In the Bahamas, the stress is different.  My watch is less important - there, it is the weather.  I watch prevailing winds, temperatures, and storms to try to fit in all of our activities around the (mostly) unpredictable whims of the weather.  I worry about keeping track of our children and other people's children (my students).  I count heads a lot and try to warn people about risks that are new to them.  

In the Bahamas, parenting is different.  I don't cook or do dishes.  I have a different sense of clean and dirty for the kids' clothing (and my own, frankly).  The kids are busy all day exploring, creating, learning, and living - no homework drudgery.   The kids feed off of the playful energy of the students. The students feed off of the curiosity and unbridled enthusiasm of the kids. In addition to J watching the children, we have a dedicated helper keeping them from killing themselves or each other.  The kids are so exhausted at night that, for the most part, they pass out once their heads hit the pillow.
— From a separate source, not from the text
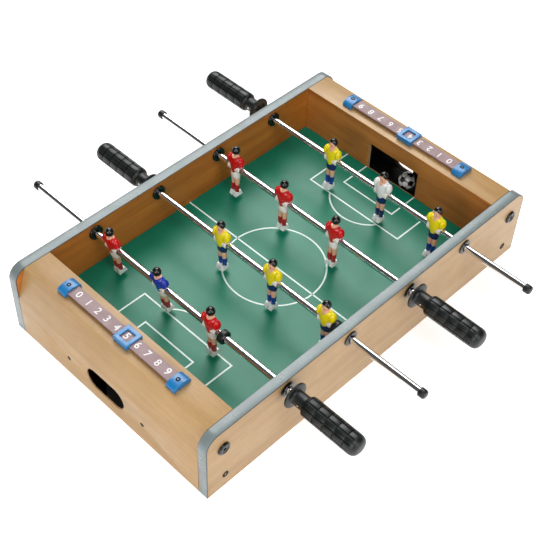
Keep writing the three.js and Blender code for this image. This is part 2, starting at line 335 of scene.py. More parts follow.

In the Bahamas, teaching is different.  The class is so compact that the students have a constant sense of urgency - no one gets tired of the day-to-day schedule.  Everything is new and different, which makes it more salient.  The buddy system in the water and their trepidation at the unknown (will there be sharks?  stingrays?  are the currents strong or waves rough?) makes them operate naturally as a team.  We are released from the drama that is associated with our relationships with people out of class.  We are released from the constant pull of electronic communication.

In the Bahamas, introverted folks like me interact regularly with new and interesting people from all over.  And, with the tropical setting and the communal meals - it is easier to get to know people than I find it here.

I returned home to a cold, gray and rainy world.  The kids are sluggish getting ready for school and balk at working on homework.  I know that they are having the same trouble re-adjusting.  How to balance providing compassion for this challenge and the need to make it happen?